** Begin **

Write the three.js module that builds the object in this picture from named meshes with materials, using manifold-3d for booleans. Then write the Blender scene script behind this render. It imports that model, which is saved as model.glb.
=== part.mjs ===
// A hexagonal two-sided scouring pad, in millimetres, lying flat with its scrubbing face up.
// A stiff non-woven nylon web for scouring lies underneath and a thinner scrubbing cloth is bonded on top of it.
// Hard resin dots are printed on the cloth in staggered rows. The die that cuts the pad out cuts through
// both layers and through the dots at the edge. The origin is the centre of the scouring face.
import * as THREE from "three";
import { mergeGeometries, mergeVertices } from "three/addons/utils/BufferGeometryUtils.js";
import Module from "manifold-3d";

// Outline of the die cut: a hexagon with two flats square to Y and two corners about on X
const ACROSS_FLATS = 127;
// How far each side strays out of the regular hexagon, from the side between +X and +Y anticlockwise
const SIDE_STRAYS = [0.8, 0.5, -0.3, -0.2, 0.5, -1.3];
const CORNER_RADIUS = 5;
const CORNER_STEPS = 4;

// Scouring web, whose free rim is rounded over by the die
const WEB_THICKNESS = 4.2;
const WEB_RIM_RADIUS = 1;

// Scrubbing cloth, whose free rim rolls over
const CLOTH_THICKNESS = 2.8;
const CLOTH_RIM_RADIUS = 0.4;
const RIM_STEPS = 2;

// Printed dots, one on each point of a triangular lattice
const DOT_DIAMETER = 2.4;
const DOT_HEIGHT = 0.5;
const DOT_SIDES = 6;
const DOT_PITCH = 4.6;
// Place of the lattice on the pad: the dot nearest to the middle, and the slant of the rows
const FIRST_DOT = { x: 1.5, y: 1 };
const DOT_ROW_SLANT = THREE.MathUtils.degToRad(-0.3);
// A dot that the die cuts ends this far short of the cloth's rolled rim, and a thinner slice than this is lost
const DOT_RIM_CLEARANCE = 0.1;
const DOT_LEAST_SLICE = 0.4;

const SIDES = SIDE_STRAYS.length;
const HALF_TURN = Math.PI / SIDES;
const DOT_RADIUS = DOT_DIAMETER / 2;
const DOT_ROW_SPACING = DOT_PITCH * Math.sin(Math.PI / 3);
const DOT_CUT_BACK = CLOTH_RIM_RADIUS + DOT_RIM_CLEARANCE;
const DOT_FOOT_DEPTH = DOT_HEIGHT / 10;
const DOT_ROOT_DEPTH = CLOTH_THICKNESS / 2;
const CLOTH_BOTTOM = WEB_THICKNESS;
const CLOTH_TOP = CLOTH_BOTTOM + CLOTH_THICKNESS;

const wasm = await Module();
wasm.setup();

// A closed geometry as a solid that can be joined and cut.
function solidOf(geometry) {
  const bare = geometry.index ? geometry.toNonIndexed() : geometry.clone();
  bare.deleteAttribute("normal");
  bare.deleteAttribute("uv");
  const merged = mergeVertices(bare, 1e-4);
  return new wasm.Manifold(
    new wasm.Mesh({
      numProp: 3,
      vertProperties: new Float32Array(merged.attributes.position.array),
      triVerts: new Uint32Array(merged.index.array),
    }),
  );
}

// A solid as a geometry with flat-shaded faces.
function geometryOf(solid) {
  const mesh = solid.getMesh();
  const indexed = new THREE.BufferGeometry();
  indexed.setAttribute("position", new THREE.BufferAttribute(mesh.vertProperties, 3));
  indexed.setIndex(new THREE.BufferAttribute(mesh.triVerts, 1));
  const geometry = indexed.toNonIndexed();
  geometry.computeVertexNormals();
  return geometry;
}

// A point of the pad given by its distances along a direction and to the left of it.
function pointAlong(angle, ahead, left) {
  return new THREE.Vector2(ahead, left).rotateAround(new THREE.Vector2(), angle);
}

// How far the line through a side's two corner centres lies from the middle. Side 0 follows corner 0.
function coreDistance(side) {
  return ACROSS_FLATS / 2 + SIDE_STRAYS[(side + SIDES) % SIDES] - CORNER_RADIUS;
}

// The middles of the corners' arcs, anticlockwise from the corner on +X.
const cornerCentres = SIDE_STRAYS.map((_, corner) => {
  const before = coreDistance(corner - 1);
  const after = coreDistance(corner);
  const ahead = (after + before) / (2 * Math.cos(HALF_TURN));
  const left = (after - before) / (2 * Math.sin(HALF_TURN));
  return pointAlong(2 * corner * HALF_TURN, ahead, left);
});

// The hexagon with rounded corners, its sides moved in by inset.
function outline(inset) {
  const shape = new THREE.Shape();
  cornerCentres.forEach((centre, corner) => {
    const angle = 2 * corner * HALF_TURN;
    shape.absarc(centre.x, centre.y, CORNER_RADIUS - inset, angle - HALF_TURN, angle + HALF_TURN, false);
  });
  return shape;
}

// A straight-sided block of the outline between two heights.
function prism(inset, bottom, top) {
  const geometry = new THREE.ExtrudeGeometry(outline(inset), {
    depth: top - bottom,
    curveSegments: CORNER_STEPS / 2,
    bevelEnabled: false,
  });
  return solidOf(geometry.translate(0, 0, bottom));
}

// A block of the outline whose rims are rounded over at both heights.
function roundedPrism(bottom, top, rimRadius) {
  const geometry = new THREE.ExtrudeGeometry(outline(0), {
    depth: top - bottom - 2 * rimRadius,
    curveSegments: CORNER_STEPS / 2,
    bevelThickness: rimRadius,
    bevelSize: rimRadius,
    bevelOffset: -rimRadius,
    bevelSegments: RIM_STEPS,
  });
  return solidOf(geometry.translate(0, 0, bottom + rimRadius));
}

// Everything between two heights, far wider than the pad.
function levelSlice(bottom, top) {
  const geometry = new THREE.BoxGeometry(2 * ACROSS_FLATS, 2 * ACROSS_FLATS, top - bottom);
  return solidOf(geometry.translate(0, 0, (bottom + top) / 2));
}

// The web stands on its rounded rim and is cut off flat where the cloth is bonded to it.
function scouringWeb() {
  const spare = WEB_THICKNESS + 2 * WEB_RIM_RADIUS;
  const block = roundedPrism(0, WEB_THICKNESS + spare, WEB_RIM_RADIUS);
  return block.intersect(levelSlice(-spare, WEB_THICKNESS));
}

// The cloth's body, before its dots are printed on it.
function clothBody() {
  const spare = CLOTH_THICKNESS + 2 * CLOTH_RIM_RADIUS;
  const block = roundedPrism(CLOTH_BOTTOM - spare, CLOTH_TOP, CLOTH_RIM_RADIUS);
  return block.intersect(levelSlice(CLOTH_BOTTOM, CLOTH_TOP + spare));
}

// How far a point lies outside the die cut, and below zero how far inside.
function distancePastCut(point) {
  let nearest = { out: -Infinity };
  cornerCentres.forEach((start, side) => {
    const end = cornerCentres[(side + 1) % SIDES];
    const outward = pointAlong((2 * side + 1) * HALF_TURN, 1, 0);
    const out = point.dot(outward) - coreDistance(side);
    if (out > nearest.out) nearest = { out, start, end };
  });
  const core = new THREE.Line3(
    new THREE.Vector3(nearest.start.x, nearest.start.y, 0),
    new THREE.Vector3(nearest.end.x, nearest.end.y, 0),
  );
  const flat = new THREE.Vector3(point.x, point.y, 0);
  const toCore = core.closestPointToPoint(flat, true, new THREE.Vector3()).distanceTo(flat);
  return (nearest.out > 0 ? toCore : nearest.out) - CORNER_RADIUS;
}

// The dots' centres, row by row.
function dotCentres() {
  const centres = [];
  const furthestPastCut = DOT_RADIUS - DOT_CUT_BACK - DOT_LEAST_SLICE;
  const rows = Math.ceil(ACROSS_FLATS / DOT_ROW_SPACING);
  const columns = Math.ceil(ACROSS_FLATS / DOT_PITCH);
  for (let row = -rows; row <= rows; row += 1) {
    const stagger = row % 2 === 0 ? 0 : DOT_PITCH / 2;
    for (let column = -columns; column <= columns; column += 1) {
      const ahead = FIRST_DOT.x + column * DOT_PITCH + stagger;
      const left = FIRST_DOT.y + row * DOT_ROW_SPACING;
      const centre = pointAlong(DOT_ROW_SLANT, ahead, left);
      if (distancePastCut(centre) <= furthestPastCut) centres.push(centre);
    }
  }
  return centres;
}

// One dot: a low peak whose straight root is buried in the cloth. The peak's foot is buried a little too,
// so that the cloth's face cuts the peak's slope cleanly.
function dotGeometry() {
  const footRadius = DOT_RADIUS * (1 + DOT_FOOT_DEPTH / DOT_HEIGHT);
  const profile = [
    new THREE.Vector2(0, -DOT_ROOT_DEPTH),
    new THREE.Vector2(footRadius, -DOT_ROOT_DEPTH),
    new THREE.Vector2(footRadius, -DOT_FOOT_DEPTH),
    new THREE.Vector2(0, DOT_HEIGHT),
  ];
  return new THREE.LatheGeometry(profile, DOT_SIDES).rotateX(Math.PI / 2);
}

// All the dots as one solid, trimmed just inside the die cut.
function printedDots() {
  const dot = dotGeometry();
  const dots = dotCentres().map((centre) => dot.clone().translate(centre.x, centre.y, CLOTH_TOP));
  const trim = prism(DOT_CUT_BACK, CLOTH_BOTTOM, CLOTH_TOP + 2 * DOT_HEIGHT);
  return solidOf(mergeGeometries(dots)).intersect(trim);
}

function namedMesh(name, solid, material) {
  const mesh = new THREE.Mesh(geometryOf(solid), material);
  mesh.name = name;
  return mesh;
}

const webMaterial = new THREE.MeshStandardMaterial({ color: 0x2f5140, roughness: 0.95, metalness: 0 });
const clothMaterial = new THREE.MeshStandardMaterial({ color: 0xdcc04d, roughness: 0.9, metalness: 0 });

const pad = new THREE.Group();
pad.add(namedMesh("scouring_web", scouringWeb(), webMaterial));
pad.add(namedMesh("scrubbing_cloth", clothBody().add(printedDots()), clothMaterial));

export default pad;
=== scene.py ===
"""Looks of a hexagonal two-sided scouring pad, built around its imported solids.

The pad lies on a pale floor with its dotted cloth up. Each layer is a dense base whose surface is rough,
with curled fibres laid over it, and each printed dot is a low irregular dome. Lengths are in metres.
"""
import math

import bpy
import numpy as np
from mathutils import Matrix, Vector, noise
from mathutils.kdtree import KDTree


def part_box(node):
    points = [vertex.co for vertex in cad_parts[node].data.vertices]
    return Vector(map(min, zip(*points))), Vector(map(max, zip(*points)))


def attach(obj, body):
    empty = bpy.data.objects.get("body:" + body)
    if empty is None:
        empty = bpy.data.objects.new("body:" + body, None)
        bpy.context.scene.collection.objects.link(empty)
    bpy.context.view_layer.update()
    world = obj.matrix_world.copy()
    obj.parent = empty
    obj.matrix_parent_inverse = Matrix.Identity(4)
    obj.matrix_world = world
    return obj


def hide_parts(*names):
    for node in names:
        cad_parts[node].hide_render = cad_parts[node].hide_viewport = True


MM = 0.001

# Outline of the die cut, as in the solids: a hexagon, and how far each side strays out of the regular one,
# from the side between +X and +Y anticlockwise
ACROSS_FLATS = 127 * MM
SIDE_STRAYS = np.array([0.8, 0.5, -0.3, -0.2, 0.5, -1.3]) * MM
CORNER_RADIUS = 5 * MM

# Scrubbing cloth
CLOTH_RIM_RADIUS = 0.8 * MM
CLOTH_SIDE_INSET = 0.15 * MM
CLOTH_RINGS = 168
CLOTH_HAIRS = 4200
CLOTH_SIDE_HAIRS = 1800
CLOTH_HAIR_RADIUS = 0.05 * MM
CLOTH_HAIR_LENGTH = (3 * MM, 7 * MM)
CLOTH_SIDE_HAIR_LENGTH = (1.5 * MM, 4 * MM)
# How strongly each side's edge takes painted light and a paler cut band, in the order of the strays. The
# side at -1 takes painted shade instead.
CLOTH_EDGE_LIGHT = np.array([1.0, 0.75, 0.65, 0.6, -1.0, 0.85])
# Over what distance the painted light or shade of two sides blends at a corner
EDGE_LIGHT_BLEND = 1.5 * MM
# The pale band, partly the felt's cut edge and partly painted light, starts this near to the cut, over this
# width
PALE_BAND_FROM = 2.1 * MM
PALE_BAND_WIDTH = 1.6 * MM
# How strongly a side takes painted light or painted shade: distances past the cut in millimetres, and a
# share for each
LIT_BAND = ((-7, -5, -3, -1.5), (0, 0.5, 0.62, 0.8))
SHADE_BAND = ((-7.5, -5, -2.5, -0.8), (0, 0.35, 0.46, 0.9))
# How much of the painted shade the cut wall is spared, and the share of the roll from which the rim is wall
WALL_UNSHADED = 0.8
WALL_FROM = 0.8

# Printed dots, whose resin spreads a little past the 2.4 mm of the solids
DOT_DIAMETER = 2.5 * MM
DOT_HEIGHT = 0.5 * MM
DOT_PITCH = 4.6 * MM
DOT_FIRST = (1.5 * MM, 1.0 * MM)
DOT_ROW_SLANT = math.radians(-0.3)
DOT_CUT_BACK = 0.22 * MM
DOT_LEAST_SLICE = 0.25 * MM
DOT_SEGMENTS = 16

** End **

_INSTRUCTIONS TO FOLLOW_: Start with the line that contains "const pad = new THREE.Group();" and end with the line that contains "cad_parts[node].hide_render = cad_parts[node].hide_viewport"; give those lines again exactly, and no others.

_SOLUTION FOR THIS PROBLEM_:
const pad = new THREE.Group();
pad.add(namedMesh("scouring_web", scouringWeb(), webMaterial));
pad.add(namedMesh("scrubbing_cloth", clothBody().add(printedDots()), clothMaterial));

export default pad;
=== scene.py ===
"""Looks of a hexagonal two-sided scouring pad, built around its imported solids.

The pad lies on a pale floor with its dotted cloth up. Each layer is a dense base whose surface is rough,
with curled fibres laid over it, and each printed dot is a low irregular dome. Lengths are in metres.
"""
import math

import bpy
import numpy as np
from mathutils import Matrix, Vector, noise
from mathutils.kdtree import KDTree


def part_box(node):
    points = [vertex.co for vertex in cad_parts[node].data.vertices]
    return Vector(map(min, zip(*points))), Vector(map(max, zip(*points)))


def attach(obj, body):
    empty = bpy.data.objects.get("body:" + body)
    if empty is None:
        empty = bpy.data.objects.new("body:" + body, None)
        bpy.context.scene.collection.objects.link(empty)
    bpy.context.view_layer.update()
    world = obj.matrix_world.copy()
    obj.parent = empty
    obj.matrix_parent_inverse = Matrix.Identity(4)
    obj.matrix_world = world
    return obj


def hide_parts(*names):
    for node in names:
        cad_parts[node].hide_render = cad_parts[node].hide_viewport = True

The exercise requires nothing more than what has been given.